Phosphorylation of STAT-3 in response to basic fibroblast growth factor occurs through a mechanism involving platelet-activating factor, JAK-2, and Src in human umbilical vein endothelial cells. Evidence for a dual kinase mechanism.

Platelet-activating factor (PAF) is a potent proinflammatory phospholipid with multiple pathological and physiological effects. We have shown that basic fibroblast growth factor (bFGF) supplementation induces rapid proliferation of human umbilical vein endothelial cells (HUVEC), which is reduced upon removal of bFGF or by bFGF immunoneutralization.
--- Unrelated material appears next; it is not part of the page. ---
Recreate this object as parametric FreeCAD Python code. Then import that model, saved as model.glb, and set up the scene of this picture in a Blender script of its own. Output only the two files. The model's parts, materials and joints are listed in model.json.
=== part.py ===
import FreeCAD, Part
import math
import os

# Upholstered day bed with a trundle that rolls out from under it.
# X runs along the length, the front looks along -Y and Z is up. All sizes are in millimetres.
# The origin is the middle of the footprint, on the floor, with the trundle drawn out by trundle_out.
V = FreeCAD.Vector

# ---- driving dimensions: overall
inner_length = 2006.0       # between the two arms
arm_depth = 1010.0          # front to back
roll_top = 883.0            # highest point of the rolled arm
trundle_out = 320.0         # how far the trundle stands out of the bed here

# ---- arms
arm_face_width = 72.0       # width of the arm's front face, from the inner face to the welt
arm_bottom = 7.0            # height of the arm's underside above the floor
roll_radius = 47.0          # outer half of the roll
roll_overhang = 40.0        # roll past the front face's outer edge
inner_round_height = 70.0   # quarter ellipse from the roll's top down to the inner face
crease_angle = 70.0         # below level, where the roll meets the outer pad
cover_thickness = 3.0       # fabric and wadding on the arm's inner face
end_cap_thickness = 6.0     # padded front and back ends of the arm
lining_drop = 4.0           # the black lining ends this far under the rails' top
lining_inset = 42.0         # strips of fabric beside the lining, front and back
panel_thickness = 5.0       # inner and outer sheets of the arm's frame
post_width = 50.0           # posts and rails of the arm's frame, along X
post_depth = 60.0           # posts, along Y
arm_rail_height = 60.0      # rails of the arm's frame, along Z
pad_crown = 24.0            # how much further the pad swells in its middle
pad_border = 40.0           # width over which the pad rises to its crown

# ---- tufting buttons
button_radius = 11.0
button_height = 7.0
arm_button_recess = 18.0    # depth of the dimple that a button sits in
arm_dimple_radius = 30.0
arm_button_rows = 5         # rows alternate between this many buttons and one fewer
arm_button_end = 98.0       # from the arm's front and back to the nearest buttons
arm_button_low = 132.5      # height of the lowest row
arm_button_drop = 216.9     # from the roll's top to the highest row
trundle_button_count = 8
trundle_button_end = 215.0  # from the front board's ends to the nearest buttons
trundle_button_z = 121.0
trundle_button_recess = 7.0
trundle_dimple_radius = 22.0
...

The PAF receptor antagonist LAU-8080 inhibited bFGF-stimulated HUVEC proliferation, indicating the involvement of PAF in the bFGF-mediated signaling of HUVEC. Although FGF receptor phosphorylation was not affected by LAU-8080, the bFGF-mediated prolonged phosphorylation, and activation of Erk-1 and -2 were attenuated. Phosphorylation of STAT-3 was observed in the presence of PAF or bFGF, which was attenuated by PAFR antagonists. PAF-induced STAT-3 phosphorylation observed in HUVEC pretreated with either Src inhibitor PP1 or JAK-2 inhibitor AG-490 indicated (i) immediate (1 min) phosphorylation of STAT-3 is dependent on Src, (ii) JAK-2-dependent STAT-3 phosphorylation occurs after the delayed (30 min) PAF exposure, and (iii) prolonged (60 min) STAT-3 phosphorylation may be either through Src and/or JAK-2. Attenuation of the STAT-3 phosphorylation by the PAFR antagonists indicated signaling through the PAF receptor. Taken together, these findings suggest the production of PAF is important for bFGF-mediated signaling and that a dual kinase mechanism is involved in the PAF-mediated signal transduction cascade.